Queer film fest panel discusses status of women in film

Women urged to ‘get political’ to ensure funding for untold stories


Canadian women in film need to get political and ensure that federal taxpayer-supported funds are being handed out equitably, the Vancouver Queer Film Festival’s Gender Equality Revolution panel on women in film heard Aug 18.

Carolyn Combs, executive director of Women in Film and Television Vancouver, says statistics from Please Adjust Your Set — which gathers statistics on women’s participation in the industry — show that 34 percent of producers, 26 percent of directors and 21 percent of writers in the Canadian industry are women.

“It’s really hard in film in BC right now,” Combs says.

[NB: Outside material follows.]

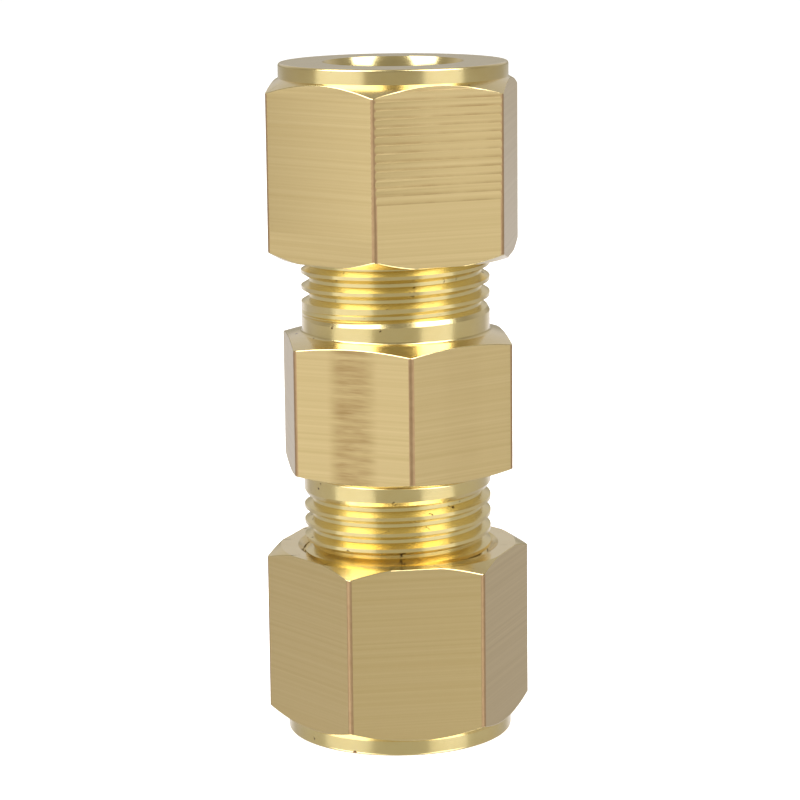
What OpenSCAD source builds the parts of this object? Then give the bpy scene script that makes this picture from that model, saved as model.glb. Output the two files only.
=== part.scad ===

Those figures are lower in the west, are better in Ontario, but plummet to zero in Quebec, she adds.

Combs says of the 139 feature films made in Canada in 2010 and 2011, only 20 percent were directed by women, with 21 percent having women screenwriters. She says gender balance is generally good in entry-level positions but shifts toward men when it comes to decision-making positions. She says the situation is worse in television production.

Combs was joined on the panel by director Sydney Freeland (Drunktown’s Finest) and Iranian-American filmmaker Desiree Akhavan (Appropriate Behavior), whose films are being screened at this year’s Queer Film Festival.

Akhavan, whose work premiered at the Sundance Film Festival, says male directors have encouraged her to go ahead and make a “shitty” film just to keep going. “A female director would never say that to me,” Akhavan says. “My career would be ruined. I’d be in director jail.”

Both Freeland and Akhavan say they can get meetings with film backers but add it can be difficult for women to move past that point at times.

“They ask if you just want to make LGBT movies,” Freeland says. “What they are asking is, ‘Are you going to move beyond this?’” But, Freeland cautions, there is a difference between making films and making films with an agenda. “If that’s my agenda going into it, I’m just creating a soapbox.”

“There’s a reason we choose to make movies,” Akhavan says. “I want to lose myself in the story and the characters. It’s hard to do that when you have an agenda . . . or are making propaganda.”

But, both say, filmmakers should get used to rejection.

Filmmaker Elaine Carol says the system is geared to mediocre film and is dominated by white men. She says she no longer bothers pitching work to Telefilm Canada, the federal cultural agency devoted to the development and promotion of the Canadian audiovisual industry. “I know the answer is going to be no.”

 

“My films would not be shown if it weren’t for this film festival and DOXA,” she adds. “The system here works completely against women filmmakers; I’m coming up against wall after wall.”

And, says Akhavan, nuanced films are hard to sell. “I think it’s about pitching,” she says. “I know women in my life prefer a movie with nuanced characters, which is not pitchable. It’s a superficial industry; it’s not nuanced.”

“If 50 percent of the population is not getting their films made, just think about how many stories are not being told,” Combs adds.

So what can people do about that, the panel was asked.

“Canadians need to get political,” Combs suggests, specifically mentioning Telefilm Canada. “That’s taxpayer dollars going to film production, and they’re not going to 52 percent of the population,” she notes. “We have to start demanding that.”

Akhavan and Freeland acknowledge there is a move to internet-based film, but they stress filmmakers first need money to create their art as well as promotion. “You can’t just put it on the internet and expect people to watch it,” Akhavan says. And, she adds, there is the issue of attracting people to watch indie film when those online are busy looking at “cat pictures and videos of people who light their farts on fire.”